Before you even get your planter out of the barn, start making preparations to get the best data possible from your test strips.

  1. If you want to set up test strips, it’s best to start planning with your agronomist in February or early March before the chaos of corn planting begins.
  2. It’s important to keep your equipment well-maintained and working properly before testing low population seeding to ensure optimum weed control. A soybean crop’s uniform emergence and stand help shade out weeds and keep them from germinating.
    However, if your planter has problems, such as clogs or seeds not flowing correctly, a lower seeding rate can make things worse. When planter issues cause fewer seeds to be planted than intended, breaks in soybean plants occur, giving weeds space to thrive.
  3. Consider the width of your combine versus the width of your planter. You want the entire test strip to fall within the combined width.
  4. Keep all factors the same except for the one aspect you want to test. If you’re testing low pop soybeans, don’t also try different fertility, herbicide products, planting dates, or varieties within the same test strip. If you have multiple factors in the same test strip, you won’t know for sure which factor impacted yield.
    Also, one common mistake growers make is to put out a test strip, for example, of low population and different fertility, to compare to the rest of the field. When results come in, the farmer can’t determine if it was the low population or the different fertility that impacted yield in comparison to the rest of the field.
  5. Replicate the test strips in multiple fields. Another common mistake is putting out one test strip and thinking those results will carry over to other situations. Always replicate! Repeatability is the key. If low pop soybeans do well consistently on your farm in replicated cases, you can have more faith in how they’ll perform year in and year out. 

Here’s How to Set Up Your Test Strips   

Follow these steps for setting up test strips to get accurate, reliable results:

  1. Determine the rate of seeding you want to test based upon your row spacing and which field you’d like to test.
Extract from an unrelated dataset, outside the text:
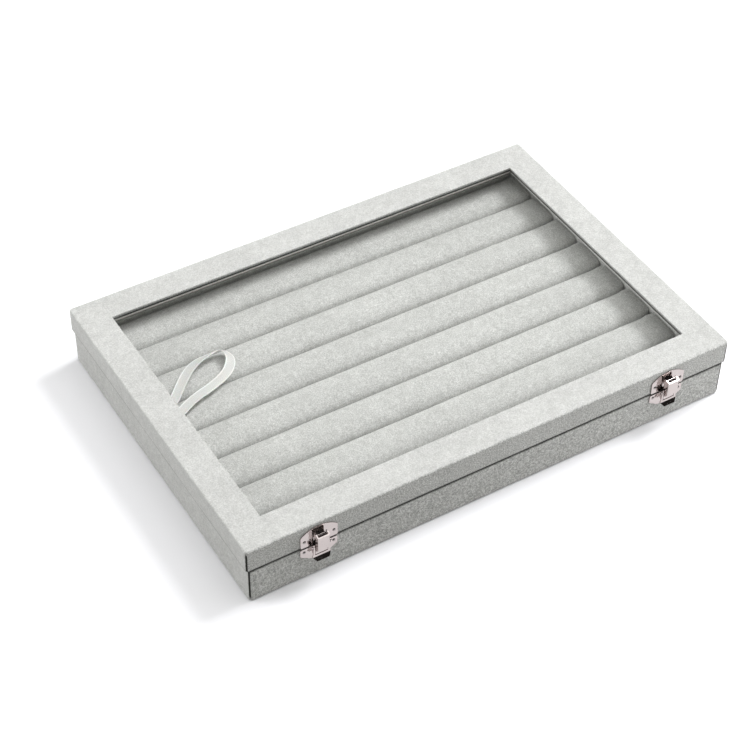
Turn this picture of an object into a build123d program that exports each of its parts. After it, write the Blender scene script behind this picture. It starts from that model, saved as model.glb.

Keep all other factors the same within the test strip, including pesticides, varieties, and fertility.
  2. If the area permits, test multiple rates of lower populations.
  3. Consider planter width versus combine header width. For example, if your planter is 40 ft wide and your header is 30 ft wide, you’ll need to do at least three planter passes for your test strip so you can get the full test in your combine (40 ft x 3 = 120 ft, which is 4 combine passes).
  4. Think about your seeds’ germination and emergence so you can adjust your seeding rate to achieve your desired final stand.
  5. Remember, replicate the test strips and have at least one other test strip that’s identical. For instance, if you’re only looking at low pops, set at least two test strips in a field or adjacent fields (try to eliminate soil variability as much as possible).
  6. If you want to see how your planting date affects low pop soybeans, again, put out at least two test strips. If results are similar between your test strips for a treatment, you can have more confidence that similar results will occur in similar situations on your farm. 


Setting up test strips is a simple and affordable way to evaluate various factors on your farm. You can determine whether making operational changes will pay off before you implement them across multiple fields.

Low pop soybean test strips will help you determine how the lower seeding rates affect your yield and finances. Once harvest comes, you’ll be able to gather information that’ll help you decide your optimal seeding rates going forward.